4. Whip the whites until soft peaks form and pour the syrup into the whites.
5. Add the vanilla and continue whipping until stiff.
6. Transfer to a pastry bag.

Chocolate glaze:

• 12 ounces semisweet chocolate
• 1 tsp vegetable oil

Melt the 2 ingredients together in the top of a double boiler or a bowl set over barely simmering water.

Monday, June 22, 2009

Ice-Cream Cake

I'm a total daddy's girl. My dad is awesome. He's a quiet, soft-spoken guy who will do anything for his family. While my mom and I go head to head and battle it out, my dad and I rarely fight. To me, fighting with him would be like kicking a puppy because he's such a nice guy. It's funny how Mother's day seems like a much bigger deal than Father's day. I would guess that people probably spend more on their moms than on their dads, maybe because dads are more easygoing. I know my mother would get really upset if Ii don't make the day feel special enough for her, but my dad is just happy to go out for dinner as a family and have some cake.

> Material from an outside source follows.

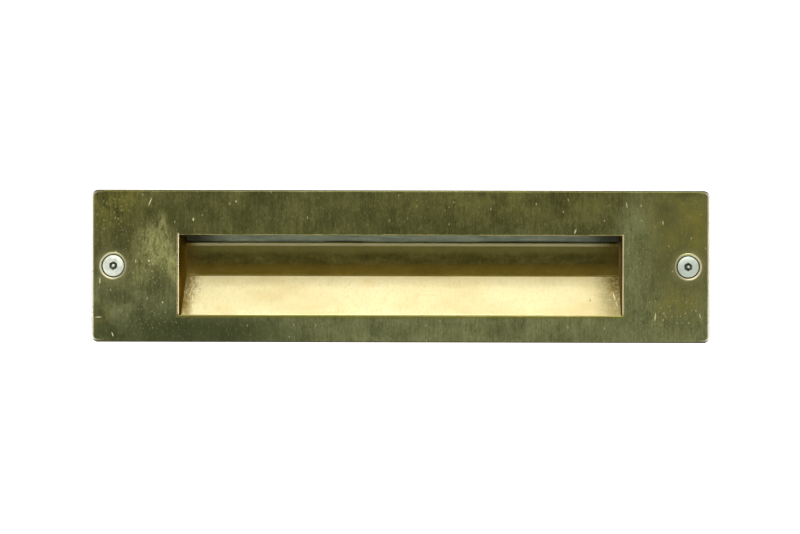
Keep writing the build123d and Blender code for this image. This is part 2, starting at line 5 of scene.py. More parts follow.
import bpy
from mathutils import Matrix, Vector


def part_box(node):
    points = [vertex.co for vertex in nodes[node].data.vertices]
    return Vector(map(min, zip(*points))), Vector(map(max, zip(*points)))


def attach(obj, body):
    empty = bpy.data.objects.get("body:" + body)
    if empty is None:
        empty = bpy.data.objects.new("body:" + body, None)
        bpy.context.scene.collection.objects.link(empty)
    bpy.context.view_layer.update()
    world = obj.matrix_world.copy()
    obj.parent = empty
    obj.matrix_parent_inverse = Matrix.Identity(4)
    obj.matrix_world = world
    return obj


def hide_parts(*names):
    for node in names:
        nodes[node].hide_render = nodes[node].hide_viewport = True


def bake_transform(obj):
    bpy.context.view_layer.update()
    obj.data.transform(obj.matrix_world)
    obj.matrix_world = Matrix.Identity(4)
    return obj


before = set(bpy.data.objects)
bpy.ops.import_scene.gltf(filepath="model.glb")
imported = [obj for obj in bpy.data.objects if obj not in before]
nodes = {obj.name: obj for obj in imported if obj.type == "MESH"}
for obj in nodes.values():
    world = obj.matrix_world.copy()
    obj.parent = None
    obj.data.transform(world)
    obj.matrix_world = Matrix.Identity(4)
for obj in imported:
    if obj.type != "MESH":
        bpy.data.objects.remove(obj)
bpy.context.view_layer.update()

MM = 0.001

# How deep masks in the plate's plane reach, how deep one cell of specks is, and the half length over
# which the object's left-hand end blends into its right-hand end.
FAR = 100.0
SPECK_DEPTH = 4 * MM
END_BLEND = 100 * MM

# ---------------------------------------------------------------- places on the object

plate_low, plate_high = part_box("front_plate")
flap_low, flap_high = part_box("flap")
shaft_low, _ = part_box("hinge_shaft")
screws_low, screws_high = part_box("wall_screws")

PLATE_FRONT = plate_low[1]
PLATE_HALF_WIDTH = plate_high[0]
PLATE_HALF_HEIGHT = plate_high[2]
PLATE_CORNER = 3.5 * MM
FLAP_END = flap_high[0]
FLAP_TOP = flap_high[2]
CREASE_ABOVE_LIP = 23.0 * MM
CREASE_Z = flap_low[2] + CREASE_ABOVE_LIP
CHEEK_INNER = 117.0 * MM
SCREW_HEAD_RADIUS = (screws_high[2] - screws_low[2]) / 2
SCREW_X = screws_high[0] - SCREW_HEAD_RADIUS


def aperture_box():
    """Half width, bottom and top of the slot, from the corner points at the plate's back."""
    depth_slack = 0.1 * MM
    side_margin = 10 * MM
    outline_margin = 5 * MM
    inner = [
        v.co
        for v in nodes["front_plate"].data.vertices
        if v.co.y > plate_high[1] - depth_slack
        and abs(v.co.x) < flap_high[0] + side_margin
        and abs(v.co.z) < PLATE_HALF_HEIGHT - outline_margin
    ]
    half_width = max(co.x for co in inner)
    return half_width, min(co.z for co in inner), max(co.z for co in inner)


APERTURE_HALF_WIDTH, APERTURE_BOTTOM, APERTURE_TOP = aperture_box()


# ---------------------------------------------------------------- node helpers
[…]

For Father's Day I made a heart shaped ice-cream cake. The base is made out of chocolate chip cookie. The layers are: Rolo ice cream, mini Rolo candy pieces, a thin layer of vanilla ice cream followed by another layer of Rolo ice cream.The whole thing was so easy to throw together. The only thing I would change next time is to make a brownie crust or an Oreo cookie crumb crust because the chocolate chip cookie was a little difficult to cut through after being frozen.

I also made these super-cute sugar spirals. They are similar to spun sugar but less messy and easier to work with and keep.

Caramel Sugar Decorations

1 cup sugar
1 cup water
1/4 tsp cream of tartar

Directions:

1. Dissolve sugar in water. Bring to a boil. Stir in cream of tartar. Brush side of pot with cold water occasionally to clean sugar crystals from building up. Continue to heat sugar to 312 degrees F or to desired caramel stage. Immediately plunge bottom of pot in ice water to stop the cooking.

2. Decorations are made by drizzling caramel sugar onto parchment paper in a decorative fashion. Let cool. Reserve. Spun sugar is made by drizzling sugar with a fork over a wooden spoon handle.